Typically speaking, most companies are not equipped to do this. They may not have the necessary technology requirements to handle more data to produce better insights. For example, a lot of companies still buy and operate their own servers and run -- many a times at least one or two generation old -- databases. This takes me to the second point:
- Move to the Cloud: I’ll make a very ambitious statement here. Your corporate network should start to look like your home network. A device or two that connects your office to the Internet and that’s it!
Establish your infrastructure in the cloud and get out of the business of buying and managing hardware. With the unlimited resources cloud providers will offer you, your business does not have to worry about things like lack of storage, necessary computing power or not having the latest and greatest software.

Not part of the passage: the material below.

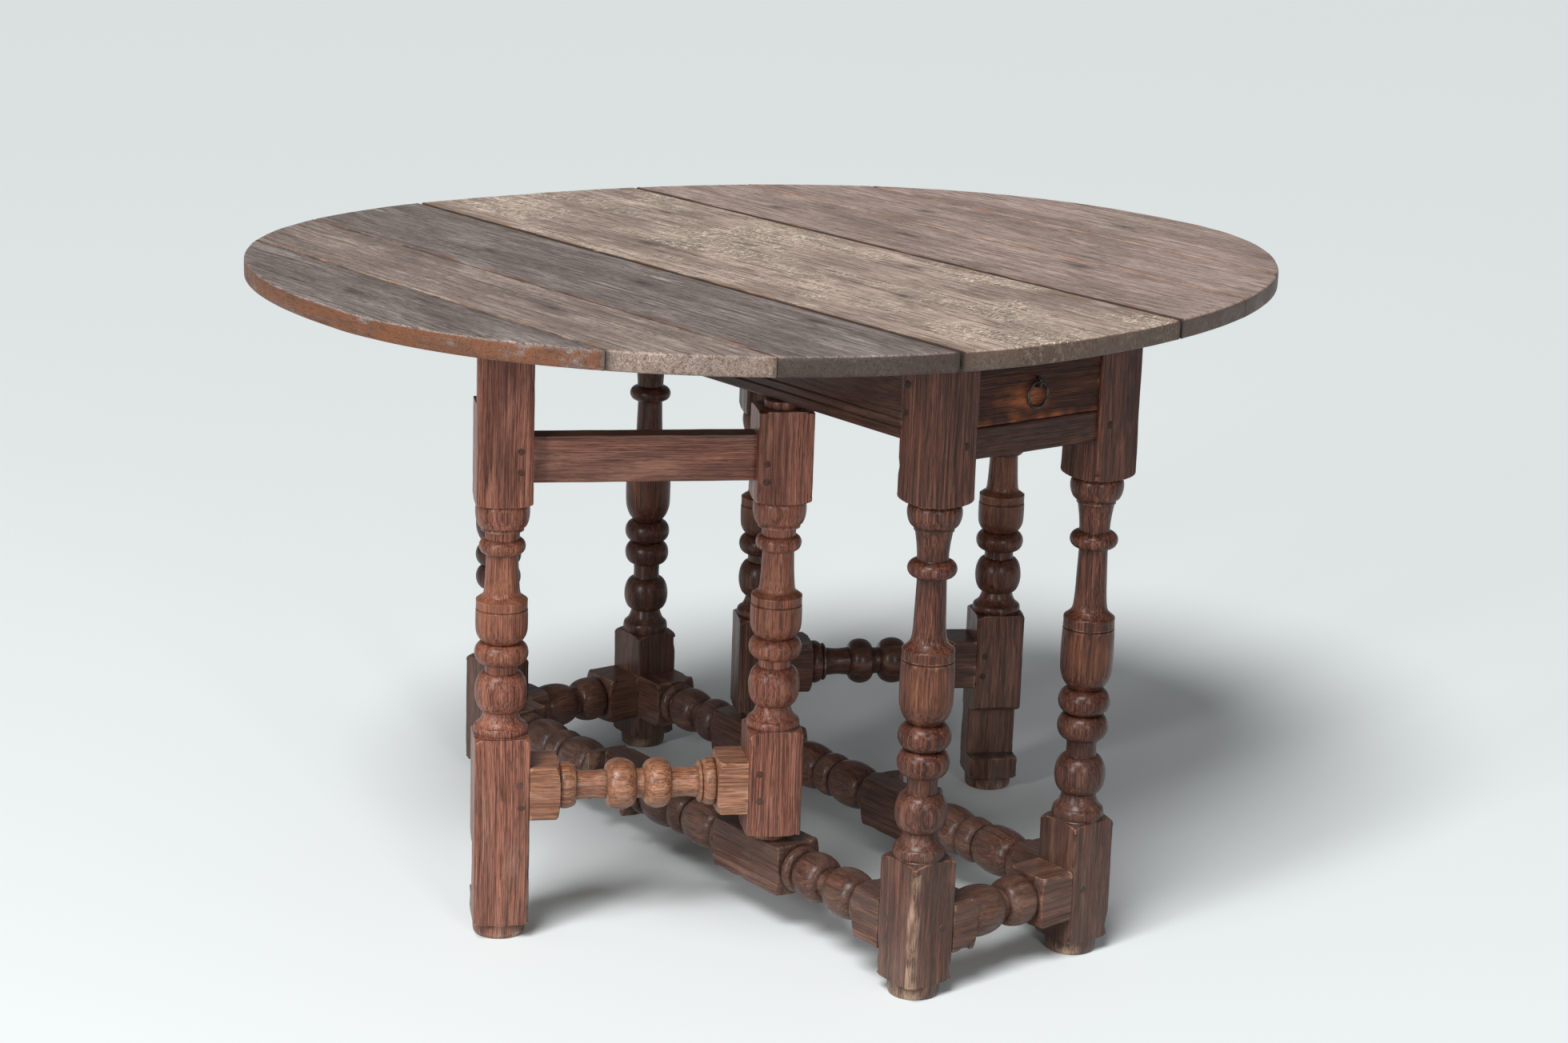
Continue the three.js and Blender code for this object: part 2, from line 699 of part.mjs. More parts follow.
function leafHinge(side, end) {
  const group = new THREE.Group();
  group.add(
    mesh(`hinge_${side}_${end}_fixed_plate`, fixedPlate(), wroughtIron()),
    mesh(`hinge_${side}_${end}_leaf_plate`, leafPlate(), wroughtIron()),
    mesh(`hinge_${side}_${end}_pin`, hingePin(), wroughtIron()),
  );
  group.position.set(LEAF_JOINT_X[side], end === 'front' ? -HINGE_Y : HINGE_Y, HINGE_AXIS_Z);
  return group;
}

// ---------------------------------------------------------------- drawer

const DRAWER_HALF = CLEAR_X / 2 - SLIDING_FIT;
const DRAWER_BACK_Y = DRAWER_FACE_Y + DRAWER_LENGTH;
const DRAWER_TOP = FRAME_TOP - 2 * SLIDING_FIT;
const DRAWER_BASE = DRAWER_FLOOR + FIT;

function drawerFront() {
  const front = block(
    [-DRAWER_HALF, DRAWER_HALF],
    [DRAWER_FACE_Y, DRAWER_FACE_Y + DRAWER_FRONT_THICKNESS],
    [DRAWER_BASE, DRAWER_TOP],
  );
  const shank = pin(STAPLE_WIRE + 2 * FIT, DRAWER_FRONT_THICKNESS + 2, 'y', PEG_SIDES);
  const start = DRAWER_FACE_Y - 1;
  const upper = shank.translate([RING_X, start, RING_PIVOT_Z + STAPLE_BEND]);
  const lower = shank.translate([RING_X, start, RING_PIVOT_Z - STAPLE_BEND]);
  return geometryOf(front.subtract(upper).subtract(lower));
}

function drawerSide() {
  const length = DRAWER_LENGTH - DRAWER_FRONT_THICKNESS - FIT;
  const height = DRAWER_TOP - DRAWER_SIDE_DROP - DRAWER_BASE;
  return new THREE.BoxGeometry(DRAWER_BOARD, length, height);
}

function drawerInside() {
  return 2 * (DRAWER_HALF - DRAWER_BOARD - FIT);
}

function drawerBack() {
  const base = DRAWER_BASE + DRAWER_BOTTOM_THICKNESS + FIT;
  return new THREE.BoxGeometry(drawerInside(), DRAWER_BOARD, DRAWER_TOP - DRAWER_SIDE_DROP - base);
}

function drawerBottom() {
  const length = DRAWER_LENGTH - DRAWER_FRONT_THICKNESS - FIT;
  return new THREE.BoxGeometry(drawerInside(), length, DRAWER_BOTTOM_THICKNESS);
}

function drawer() {
  const group = new THREE.Group();
  const middleY = DRAWER_FACE_Y + (DRAWER_LENGTH + DRAWER_FRONT_THICKNESS + FIT) / 2;
  const sideMiddle = (DRAWER_BASE + DRAWER_TOP - DRAWER_SIDE_DROP) / 2;
  group.add(mesh('drawer_front', drawerFront(), drawerOak()));
  for (const [name, sign] of [['left', -1], ['right', 1]]) {
    const side = mesh(`drawer_side_${name}`, drawerSide(), hiddenOak());
    side.position.set(sign * (DRAWER_HALF - DRAWER_BOARD / 2), middleY, sideMiddle);
    group.add(side);
  }
  const back = mesh('drawer_back', drawerBack(), hiddenOak());
  const backBase = DRAWER_BASE + DRAWER_BOTTOM_THICKNESS + FIT;
  const backMiddle = (backBase + DRAWER_TOP - DRAWER_SIDE_DROP) / 2;
  back.position.set(0, DRAWER_BACK_Y - DRAWER_BOARD / 2, backMiddle);
  const bottom = mesh('drawer_bottom', drawerBottom(), hiddenOak());
  bottom.position.set(0, middleY, DRAWER_BASE + DRAWER_BOTTOM_THICKNESS / 2);
  group.add(back, bottom);
  return group;
}

// An L-section runner: the drawer side slides on its ledge and along its upright.
function drawerRunner() {
  const outer = PIVOT_X - APRON_THICKNESS / 2 - FIT;
  const guide = DRAWER_HALF + SLIDING_FIT;
  const ledge = DRAWER_HALF - RUNNER_LEDGE;
  const section = new THREE.Shape([
    new THREE.Vector2(ledge, 0),
    new THREE.Vector2(outer, 0),
    new THREE.Vector2(outer, RUNNER_HEIGHT + GUIDE_HEIGHT),
    new THREE.Vector2(guide, RUNNER_HEIGHT + GUIDE_HEIGHT),
    new THREE.Vector2(guide, RUNNER_HEIGHT),
    new THREE.Vector2(ledge, RUNNER_HEIGHT),
  ]);
  const length = CLEAR_Y - 2 * FIT;
  const strip = new THREE.ExtrudeGeometry(section, { depth: length, bevelEnabled: false });
  return geometryOf(solid(strip.translate(0, 0, -length / 2).rotateX(Math.PI / 2)));
}

// ---------------------------------------------------------------- ring pull

function pullRing() {
  return new THREE.TorusGeometry(RING_RADIUS, RING_WIRE, WIRE_SIDES, RING_SIDES);
}

// A staple bent from wire: two shanks through the drawer front, clinched inside.
function pullStaple() {
  const inside = DRAWER_FRONT_THICKNESS + RING_WIRE + SLIDING_FIT + STAPLE_WIRE + FIT;
  const bend = STAPLE_BEND;
  const clinch = 7;
  const at = (y, z) => new THREE.Vector3(0, y, z);
  const path = new THREE.CatmullRomCurve3([
    at(inside, bend + clinch),
    at(inside, bend + 2),
    at(inside - 2, bend),
    at(inside / 2, bend),
    at(2, bend),
    at(-bend * 0.5, bend * 0.87),
    at(-bend, 0),
    at(-bend * 0.5, -bend * 0.87),
    at(2, -bend),
    at(inside / 2, -bend),
    at(inside - 2, -bend),
    at(inside, -bend - 2),
    at(inside, -bend - clinch),
  ]);
  const section = new THREE.Shape();
  section.absarc(0, 0, STAPLE_WIRE, 0, Math.PI * 2);
  return new THREE.ExtrudeGeometry(section, {
    steps: STAPLE_STEPS, curveSegments: WIRE_SIDES, bevelEnabled: false, extrudePath: path,
  });
}

// ---------------------------------------------------------------- assembly

const table = new THREE.Group();
table.position.set(FRAME_SHIFT_X, FRAME_SHIFT_Y, 0);

for (const [sideName, sideX] of [['left', -1], ['right', 1]]) {
  for (const [endName, sideY] of [['front', -1], ['back', 1]]) {
    const leg = mesh(`leg_${endName}_${sideName}`, frameLeg(sideX, sideY), frameOak());
    leg.position.set(sideX * LEG_X, sideY * LEG_Y, 0);
    table.add(leg);
    apronPegHeights().forEach((z, i) => {
      const peg = mesh(`peg_${endName}_${sideName}_${i + 1}`, apronPeg(), frameOak());
      const outerFace = sideX > 0 ? LEG_X + LEG_HALF - PEG_LENGTH : -LEG_X - LEG_HALF;
      peg.position.set(outerFace, sideY * (LEG_Y - LEG_HALF + pegInset()), z);
      table.add(peg);
    });
  }

  const apron = mesh(`side_apron_${sideName}`, sideApron(sideX * PIVOT_Y[sideName]), frameOak());
  apron.position.x = sideX * PIVOT_X;
  table.add(apron);

  // The right-hand stretcher is the left-hand one turned half way round.
  const stretcher = mesh(`long_stretcher_${sideName}`, longStretcher(PIVOT_Y[sideName]), frameOak());
  stretcher.position.set(sideX * LEG_X, 0, STRETCHER_CENTRE);
  stretcher.rotation.z = sideX < 0 ? 0 : Math.PI;
  table.add(stretcher);

  const openGate = gate(sideName);
  openGate.position.set(sideX * PIVOT_X, sideX * PIVOT_Y[sideName], 0);
  openGate.rotation.z = GATE_OPEN_ANGLE + (sideX < 0 ? 0 : Math.PI);
  table.add(openGate);

  const wing = new THREE.Group();
  wing.add(leaf(sideName, sideX), leafHinge(sideName, 'front'), leafHinge(sideName, 'back'));
  wing.rotation.z = sideX < 0 ? Math.PI : 0;
  table.add(wing);

  const runner = mesh(`drawer_runner_${sideName}`, drawerRunner(), hiddenOak());
  runner.position.z = DRAWER_FLOOR - RUNNER_HEIGHT;
  runner.rotation.z = sideX < 0 ? Math.PI : 0;
  table.add(runner);
}

for (const [endName, sideY] of [['front', -1], ['back', 1]]) {
  const stretcher = mesh(`end_stretcher_${endName}`, endStretcher(), frameOak());
  stretcher.position.set(0, sideY * LEG_Y, STRETCHER_CENTRE);
  table.add(stretcher);
}

const drawerRailSpan = endRailSpan(-1);
const drawerRail = mesh('drawer_rail', endRail(DRAWER_RAIL_DEPTH, drawerRailSpan.heights), frameOak());
drawerRail.position.y = -drawerRailSpan.centreY;

const backApronSpan = endRailSpan(1);
const backApron = mesh('back_apron', endRail(APRON_THICKNESS, backApronSpan.heights), frameOak());
backApron.position.y = backApronSpan.centreY;

const centre = mesh(
  'top_centre_board',
  topBoard(1, LEAF_GAP / 2 - LEAF_JOINT_X.left, LEAF_JOINT_X.right - LEAF_GAP / 2, 8),
  topOak(),
);
centre.position.z = UNDERSIDE;

const staple = mesh('pull_staple', pullStaple(), wroughtIron());
staple.position.set(RING_X, RING_PIVOT_Y, RING_PIVOT_Z);

const ring = mesh('pull_ring', pullRing(), wroughtIron());
ring.position.set(RING_X, RING_PIVOT_Y, RING_PIVOT_Z - RING_RADIUS);
ring.rotation.x = Math.PI / 2;

table.add(drawerRail, backApron, centre, drawer(), staple, ring);

export default table;
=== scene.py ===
"""Looks of the oak gateleg table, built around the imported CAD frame."""
import math

import bpy
import numpy as np
from mathutils import Matrix, Vector, noise


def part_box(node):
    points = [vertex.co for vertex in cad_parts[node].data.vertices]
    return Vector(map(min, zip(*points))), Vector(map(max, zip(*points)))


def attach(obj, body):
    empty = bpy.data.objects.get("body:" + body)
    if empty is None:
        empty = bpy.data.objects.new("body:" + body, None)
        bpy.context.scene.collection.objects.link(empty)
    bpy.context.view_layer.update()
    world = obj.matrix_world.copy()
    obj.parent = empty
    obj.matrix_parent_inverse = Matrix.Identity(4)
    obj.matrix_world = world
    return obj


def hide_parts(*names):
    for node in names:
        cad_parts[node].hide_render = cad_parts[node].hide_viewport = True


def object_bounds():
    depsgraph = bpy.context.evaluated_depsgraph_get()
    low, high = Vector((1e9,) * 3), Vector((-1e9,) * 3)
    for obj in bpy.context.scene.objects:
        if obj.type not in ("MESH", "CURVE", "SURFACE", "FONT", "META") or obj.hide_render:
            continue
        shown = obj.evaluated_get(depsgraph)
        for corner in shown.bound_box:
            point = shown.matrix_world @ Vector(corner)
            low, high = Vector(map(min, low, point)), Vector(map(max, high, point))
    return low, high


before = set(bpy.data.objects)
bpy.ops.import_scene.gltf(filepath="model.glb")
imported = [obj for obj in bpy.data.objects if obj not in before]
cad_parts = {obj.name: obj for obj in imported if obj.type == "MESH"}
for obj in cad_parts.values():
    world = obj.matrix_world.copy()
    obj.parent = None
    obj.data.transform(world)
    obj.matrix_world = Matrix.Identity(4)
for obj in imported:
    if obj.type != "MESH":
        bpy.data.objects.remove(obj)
cad_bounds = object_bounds()

MM = 0.001

# ---------------------------------------------------------------- camera, floor and light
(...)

- Task Force Approach: Most CEOs seem to feel this pain: they have a few projects of their own that they feel will help them shape the company's future but the internal team is too busy with running daily operations to get to these important projects. Interestingly, this situation creates frustration for both business leaders and internal employees who feel their CEO's lack the understanding of their daily pressures.
I think the right approach here is what I call the task force approach where businesses hire qualified consultants to handle those projects. In particular, I’m talking about the first two points above: moving to the cloud and getting better insights. These types of projects are usually handled better by outside consultant who come in with a singular purpose and a well defined scope.
Ultimately, business leaders really have no choice. If they want their companies to stay in business, not just to survive but to thrive, they will have to accept change and take a lighter, faster and more agile approach.